*Problem to work on:*
Up to and including the line that contains "Blender takes metres", write out each line of the material from its first line, exactly.

— start —

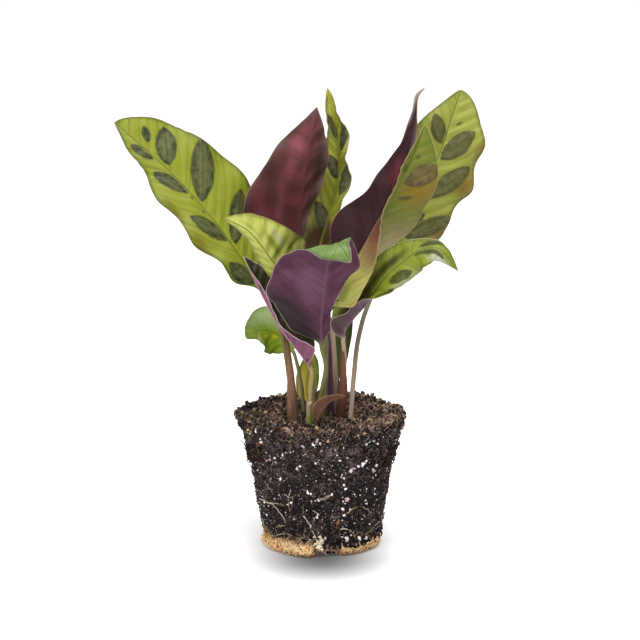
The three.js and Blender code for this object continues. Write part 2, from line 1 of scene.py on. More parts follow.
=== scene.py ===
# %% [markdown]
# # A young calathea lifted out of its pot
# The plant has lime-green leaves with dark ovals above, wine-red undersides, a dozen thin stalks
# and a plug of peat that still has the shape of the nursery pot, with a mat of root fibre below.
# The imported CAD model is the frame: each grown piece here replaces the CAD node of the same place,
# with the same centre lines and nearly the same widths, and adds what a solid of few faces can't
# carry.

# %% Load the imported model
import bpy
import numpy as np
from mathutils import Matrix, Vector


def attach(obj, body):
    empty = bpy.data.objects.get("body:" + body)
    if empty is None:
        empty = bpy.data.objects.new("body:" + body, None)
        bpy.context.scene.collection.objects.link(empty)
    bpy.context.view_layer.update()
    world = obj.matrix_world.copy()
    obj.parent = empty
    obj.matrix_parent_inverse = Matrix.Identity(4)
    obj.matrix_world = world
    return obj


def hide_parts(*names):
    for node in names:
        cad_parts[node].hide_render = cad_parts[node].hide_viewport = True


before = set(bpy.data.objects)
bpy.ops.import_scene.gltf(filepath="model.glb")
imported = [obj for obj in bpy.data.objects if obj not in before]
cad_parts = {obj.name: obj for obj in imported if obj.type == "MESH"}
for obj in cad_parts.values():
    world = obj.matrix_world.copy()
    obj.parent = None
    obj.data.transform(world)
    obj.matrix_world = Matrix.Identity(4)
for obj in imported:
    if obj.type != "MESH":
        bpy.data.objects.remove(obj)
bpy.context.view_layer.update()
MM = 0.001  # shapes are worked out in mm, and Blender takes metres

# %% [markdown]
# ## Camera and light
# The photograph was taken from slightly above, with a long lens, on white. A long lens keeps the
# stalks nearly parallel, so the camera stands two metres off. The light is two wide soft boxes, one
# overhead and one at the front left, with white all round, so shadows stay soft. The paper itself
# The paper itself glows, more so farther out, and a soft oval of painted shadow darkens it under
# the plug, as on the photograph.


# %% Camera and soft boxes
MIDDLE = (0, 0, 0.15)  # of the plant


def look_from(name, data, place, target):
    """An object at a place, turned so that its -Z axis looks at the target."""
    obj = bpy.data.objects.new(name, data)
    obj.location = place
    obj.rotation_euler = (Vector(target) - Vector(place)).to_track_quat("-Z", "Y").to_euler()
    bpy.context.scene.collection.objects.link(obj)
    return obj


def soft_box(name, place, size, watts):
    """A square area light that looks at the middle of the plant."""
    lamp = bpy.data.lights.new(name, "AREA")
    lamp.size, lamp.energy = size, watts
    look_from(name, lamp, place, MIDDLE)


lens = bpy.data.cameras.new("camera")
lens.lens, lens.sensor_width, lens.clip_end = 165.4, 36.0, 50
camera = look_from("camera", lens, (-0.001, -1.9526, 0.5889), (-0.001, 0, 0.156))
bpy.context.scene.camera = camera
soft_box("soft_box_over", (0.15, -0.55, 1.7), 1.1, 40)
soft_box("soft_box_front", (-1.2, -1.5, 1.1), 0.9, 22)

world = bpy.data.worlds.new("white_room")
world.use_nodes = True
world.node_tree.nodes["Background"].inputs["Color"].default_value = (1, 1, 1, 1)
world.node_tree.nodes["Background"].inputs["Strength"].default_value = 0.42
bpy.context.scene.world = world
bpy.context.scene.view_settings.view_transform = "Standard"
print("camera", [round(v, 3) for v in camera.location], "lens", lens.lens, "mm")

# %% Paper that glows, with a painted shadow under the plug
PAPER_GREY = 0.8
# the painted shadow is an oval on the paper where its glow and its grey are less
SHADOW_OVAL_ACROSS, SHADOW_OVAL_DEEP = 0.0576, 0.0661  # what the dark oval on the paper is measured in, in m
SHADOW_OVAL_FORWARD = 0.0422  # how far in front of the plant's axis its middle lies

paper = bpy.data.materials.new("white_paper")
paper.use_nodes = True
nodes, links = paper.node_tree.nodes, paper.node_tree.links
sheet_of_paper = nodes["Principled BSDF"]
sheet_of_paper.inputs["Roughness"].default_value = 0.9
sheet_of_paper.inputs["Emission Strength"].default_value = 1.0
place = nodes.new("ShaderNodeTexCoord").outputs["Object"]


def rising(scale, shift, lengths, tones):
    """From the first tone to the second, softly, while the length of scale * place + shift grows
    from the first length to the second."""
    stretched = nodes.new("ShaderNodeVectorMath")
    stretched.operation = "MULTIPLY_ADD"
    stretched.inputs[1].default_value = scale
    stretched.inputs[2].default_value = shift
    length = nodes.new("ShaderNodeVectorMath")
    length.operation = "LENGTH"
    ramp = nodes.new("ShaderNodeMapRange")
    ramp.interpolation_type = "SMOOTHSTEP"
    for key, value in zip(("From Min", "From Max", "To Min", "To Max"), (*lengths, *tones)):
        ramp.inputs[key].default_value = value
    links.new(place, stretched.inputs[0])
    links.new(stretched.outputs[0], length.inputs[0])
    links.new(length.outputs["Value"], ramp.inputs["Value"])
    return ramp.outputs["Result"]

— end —

*Final result:*
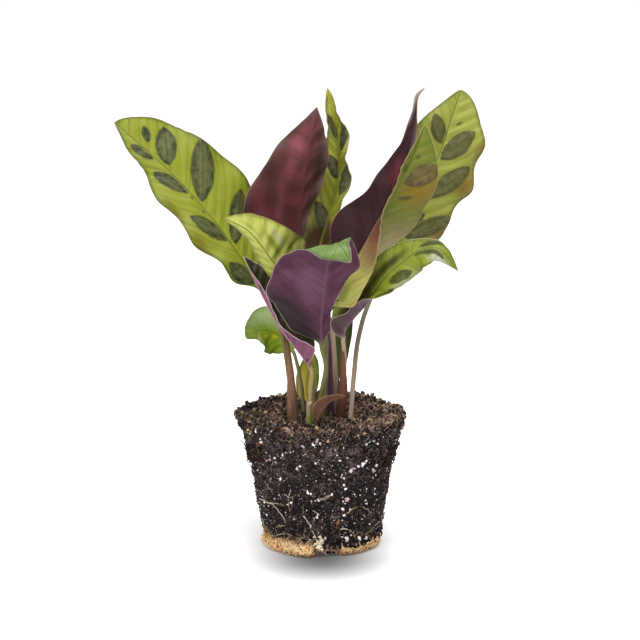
The three.js and Blender code for this object continues. Write part 2, from line 1 of scene.py on. More parts follow.
=== scene.py ===
# %% [markdown]
# # A young calathea lifted out of its pot
# The plant has lime-green leaves with dark ovals above, wine-red undersides, a dozen thin stalks
# and a plug of peat that still has the shape of the nursery pot, with a mat of root fibre below.
# The imported CAD model is the frame: each grown piece here replaces the CAD node of the same place,
# with the same centre lines and nearly the same widths, and adds what a solid of few faces can't
# carry.

# %% Load the imported model
import bpy
import numpy as np
from mathutils import Matrix, Vector


def attach(obj, body):
    empty = bpy.data.objects.get("body:" + body)
    if empty is None:
        empty = bpy.data.objects.new("body:" + body, None)
        bpy.context.scene.collection.objects.link(empty)
    bpy.context.view_layer.update()
    world = obj.matrix_world.copy()
    obj.parent = empty
    obj.matrix_parent_inverse = Matrix.Identity(4)
    obj.matrix_world = world
    return obj


def hide_parts(*names):
    for node in names:
        cad_parts[node].hide_render = cad_parts[node].hide_viewport = True


before = set(bpy.data.objects)
bpy.ops.import_scene.gltf(filepath="model.glb")
imported = [obj for obj in bpy.data.objects if obj not in before]
cad_parts = {obj.name: obj for obj in imported if obj.type == "MESH"}
for obj in cad_parts.values():
    world = obj.matrix_world.copy()
    obj.parent = None
    obj.data.transform(world)
    obj.matrix_world = Matrix.Identity(4)
for obj in imported:
    if obj.type != "MESH":
        bpy.data.objects.remove(obj)
bpy.context.view_layer.update()
MM = 0.001  # shapes are worked out in mm, and Blender takes metres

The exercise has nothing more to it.